## WHAT THE TASK ASKS
Please give the listing again, word for word, with nothing left out.

START

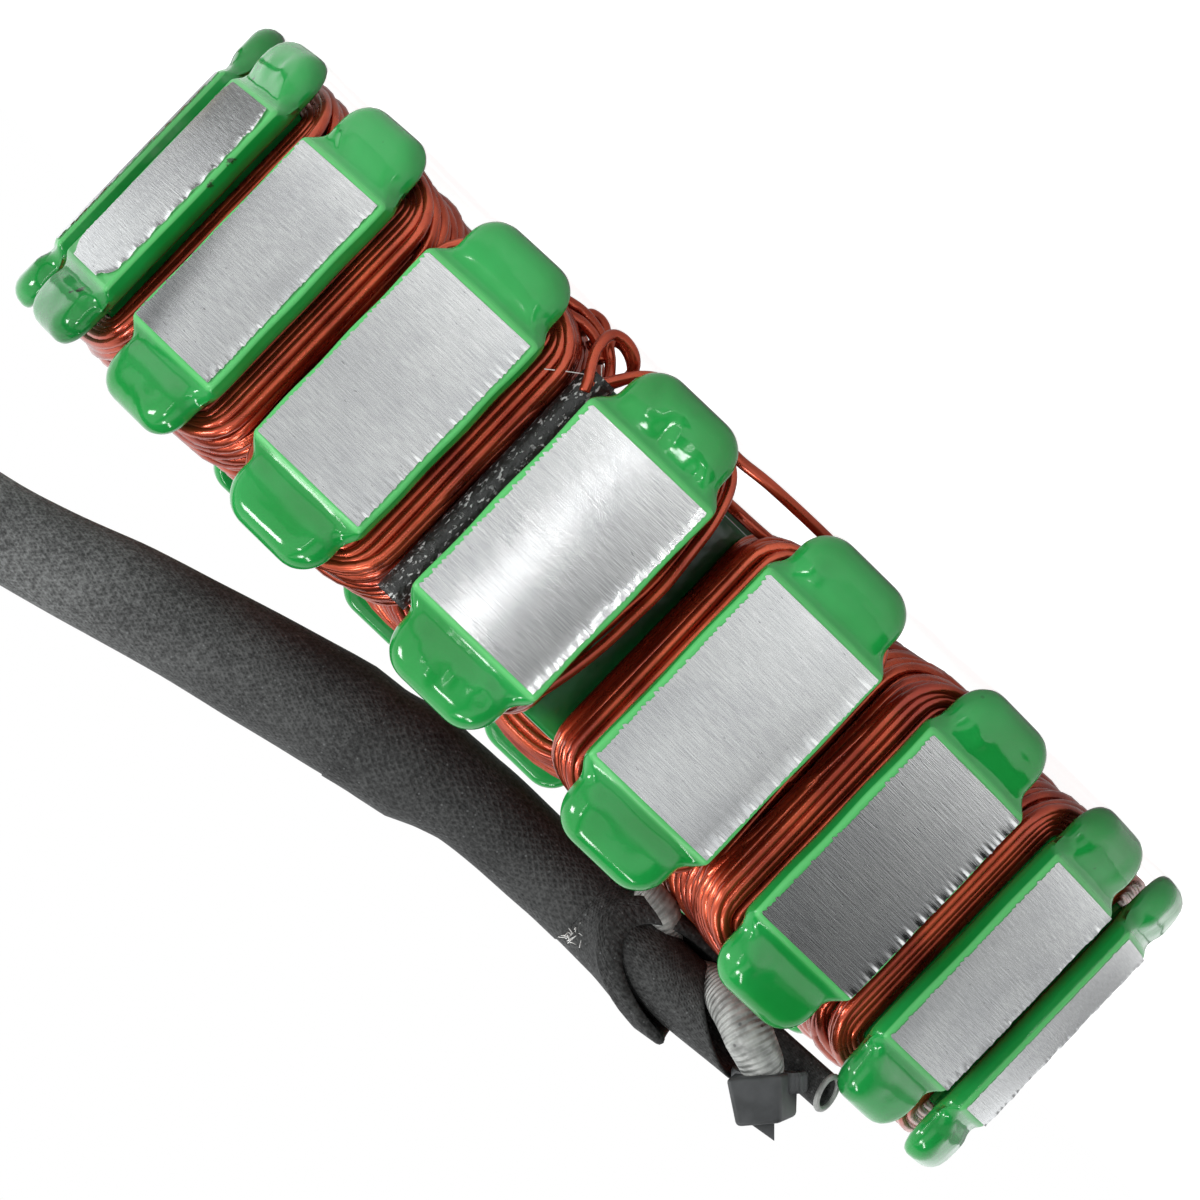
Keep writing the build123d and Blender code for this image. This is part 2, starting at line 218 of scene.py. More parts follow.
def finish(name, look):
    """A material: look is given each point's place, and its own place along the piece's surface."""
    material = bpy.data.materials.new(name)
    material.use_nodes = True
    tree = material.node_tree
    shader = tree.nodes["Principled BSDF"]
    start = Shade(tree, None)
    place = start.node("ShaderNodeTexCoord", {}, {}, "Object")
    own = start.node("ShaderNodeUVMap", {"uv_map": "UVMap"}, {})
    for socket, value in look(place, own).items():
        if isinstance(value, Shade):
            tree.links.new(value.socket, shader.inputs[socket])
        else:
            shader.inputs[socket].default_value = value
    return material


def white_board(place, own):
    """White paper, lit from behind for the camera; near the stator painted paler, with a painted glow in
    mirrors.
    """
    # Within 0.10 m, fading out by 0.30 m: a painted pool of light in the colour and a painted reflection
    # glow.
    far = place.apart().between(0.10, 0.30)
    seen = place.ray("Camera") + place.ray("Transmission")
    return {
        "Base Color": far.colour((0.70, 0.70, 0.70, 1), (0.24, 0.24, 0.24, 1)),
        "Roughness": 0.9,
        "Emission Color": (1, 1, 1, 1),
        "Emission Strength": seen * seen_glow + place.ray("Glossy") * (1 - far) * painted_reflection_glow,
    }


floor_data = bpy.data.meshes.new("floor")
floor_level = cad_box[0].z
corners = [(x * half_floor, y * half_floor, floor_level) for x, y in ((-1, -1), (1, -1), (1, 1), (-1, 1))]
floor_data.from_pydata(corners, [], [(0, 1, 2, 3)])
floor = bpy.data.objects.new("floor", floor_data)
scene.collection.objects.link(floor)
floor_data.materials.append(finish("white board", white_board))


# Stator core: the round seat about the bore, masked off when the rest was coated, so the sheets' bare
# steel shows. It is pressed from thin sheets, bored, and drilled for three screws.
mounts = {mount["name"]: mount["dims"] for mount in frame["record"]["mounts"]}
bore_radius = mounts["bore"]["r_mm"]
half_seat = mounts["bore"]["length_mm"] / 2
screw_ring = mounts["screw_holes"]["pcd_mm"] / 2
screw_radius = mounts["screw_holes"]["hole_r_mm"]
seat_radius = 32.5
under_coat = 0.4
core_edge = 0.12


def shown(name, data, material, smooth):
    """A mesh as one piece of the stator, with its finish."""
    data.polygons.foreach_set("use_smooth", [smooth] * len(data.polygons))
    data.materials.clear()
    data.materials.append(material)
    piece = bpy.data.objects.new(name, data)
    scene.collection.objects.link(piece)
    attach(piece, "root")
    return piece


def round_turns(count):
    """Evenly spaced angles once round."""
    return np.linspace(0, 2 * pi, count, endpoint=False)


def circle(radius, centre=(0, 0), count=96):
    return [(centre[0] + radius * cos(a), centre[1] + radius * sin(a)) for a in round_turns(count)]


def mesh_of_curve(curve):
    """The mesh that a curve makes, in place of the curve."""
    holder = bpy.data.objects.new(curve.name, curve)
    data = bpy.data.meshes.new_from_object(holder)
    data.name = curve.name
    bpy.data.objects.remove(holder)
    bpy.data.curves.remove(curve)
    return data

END

## THE RESULT
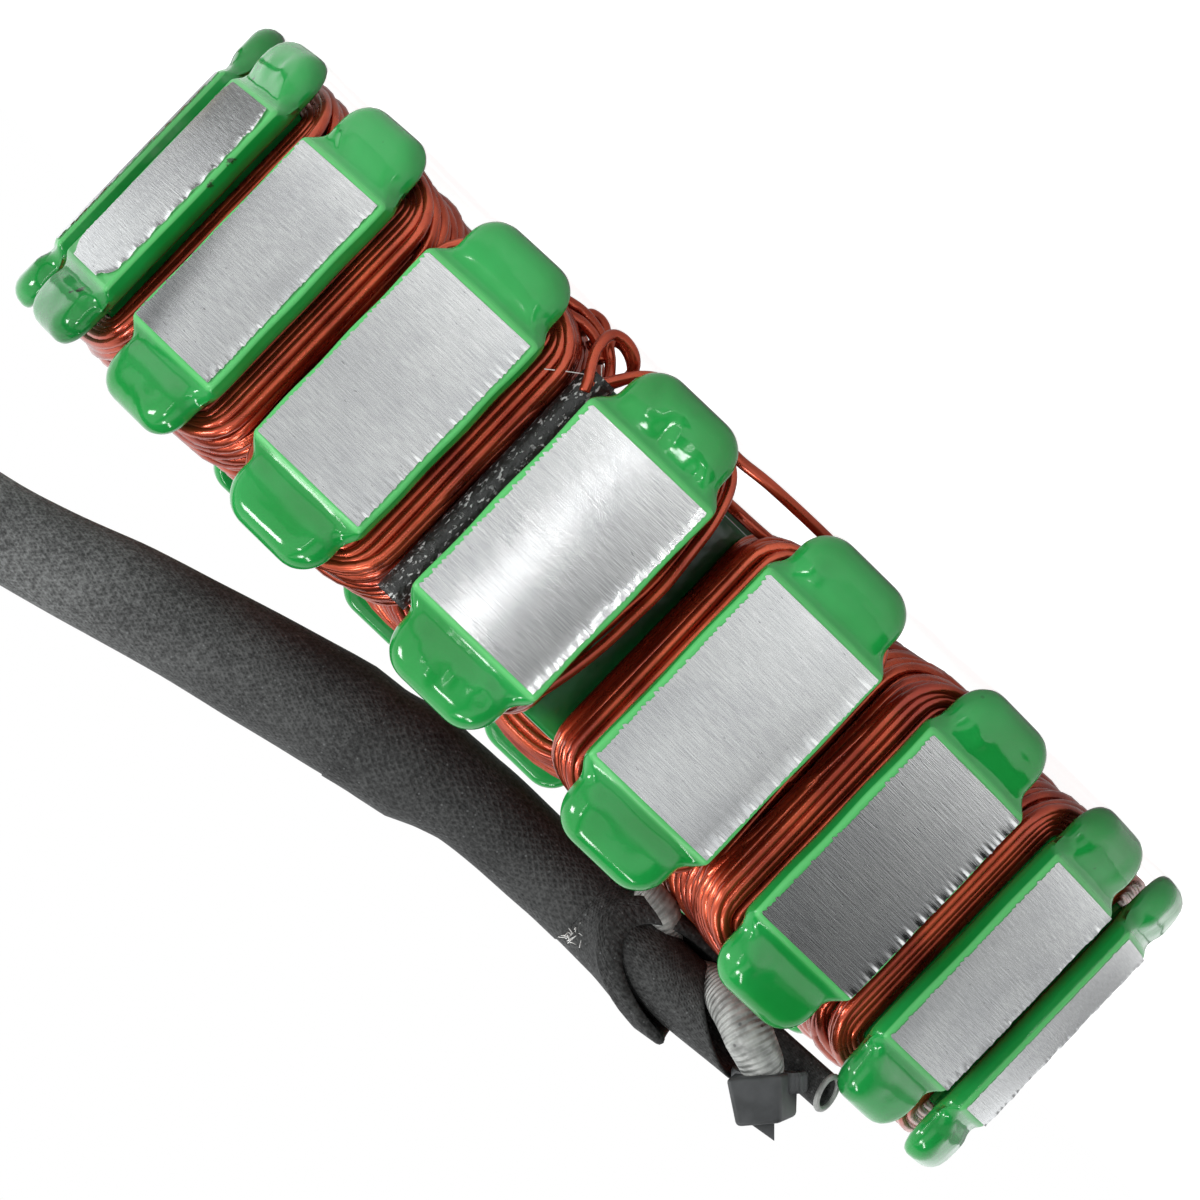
Keep writing the build123d and Blender code for this image. This is part 2, starting at line 218 of scene.py. More parts follow.
def finish(name, look):
    """A material: look is given each point's place, and its own place along the piece's surface."""
    material = bpy.data.materials.new(name)
    material.use_nodes = True
    tree = material.node_tree
    shader = tree.nodes["Principled BSDF"]
    start = Shade(tree, None)
    place = start.node("ShaderNodeTexCoord", {}, {}, "Object")
    own = start.node("ShaderNodeUVMap", {"uv_map": "UVMap"}, {})
    for socket, value in look(place, own).items():
        if isinstance(value, Shade):
            tree.links.new(value.socket, shader.inputs[socket])
        else:
            shader.inputs[socket].default_value = value
    return material


def white_board(place, own):
    """White paper, lit from behind for the camera; near the stator painted paler, with a painted glow in
    mirrors.
    """
    # Within 0.10 m, fading out by 0.30 m: a painted pool of light in the colour and a painted reflection
    # glow.
    far = place.apart().between(0.10, 0.30)
    seen = place.ray("Camera") + place.ray("Transmission")
    return {
        "Base Color": far.colour((0.70, 0.70, 0.70, 1), (0.24, 0.24, 0.24, 1)),
        "Roughness": 0.9,
        "Emission Color": (1, 1, 1, 1),
        "Emission Strength": seen * seen_glow + place.ray("Glossy") * (1 - far) * painted_reflection_glow,
    }


floor_data = bpy.data.meshes.new("floor")
floor_level = cad_box[0].z
corners = [(x * half_floor, y * half_floor, floor_level) for x, y in ((-1, -1), (1, -1), (1, 1), (-1, 1))]
floor_data.from_pydata(corners, [], [(0, 1, 2, 3)])
floor = bpy.data.objects.new("floor", floor_data)
scene.collection.objects.link(floor)
floor_data.materials.append(finish("white board", white_board))


# Stator core: the round seat about the bore, masked off when the rest was coated, so the sheets' bare
# steel shows. It is pressed from thin sheets, bored, and drilled for three screws.
mounts = {mount["name"]: mount["dims"] for mount in frame["record"]["mounts"]}
bore_radius = mounts["bore"]["r_mm"]
half_seat = mounts["bore"]["length_mm"] / 2
screw_ring = mounts["screw_holes"]["pcd_mm"] / 2
screw_radius = mounts["screw_holes"]["hole_r_mm"]
seat_radius = 32.5
under_coat = 0.4
core_edge = 0.12


def shown(name, data, material, smooth):
    """A mesh as one piece of the stator, with its finish."""
    data.polygons.foreach_set("use_smooth", [smooth] * len(data.polygons))
    data.materials.clear()
    data.materials.append(material)
    piece = bpy.data.objects.new(name, data)
    scene.collection.objects.link(piece)
    attach(piece, "root")
    return piece


def round_turns(count):
    """Evenly spaced angles once round."""
    return np.linspace(0, 2 * pi, count, endpoint=False)


def circle(radius, centre=(0, 0), count=96):
    return [(centre[0] + radius * cos(a), centre[1] + radius * sin(a)) for a in round_turns(count)]


def mesh_of_curve(curve):
    """The mesh that a curve makes, in place of the curve."""
    holder = bpy.data.objects.new(curve.name, curve)
    data = bpy.data.meshes.new_from_object(holder)
    data.name = curve.name
    bpy.data.objects.remove(holder)
    bpy.data.curves.remove(curve)
    return data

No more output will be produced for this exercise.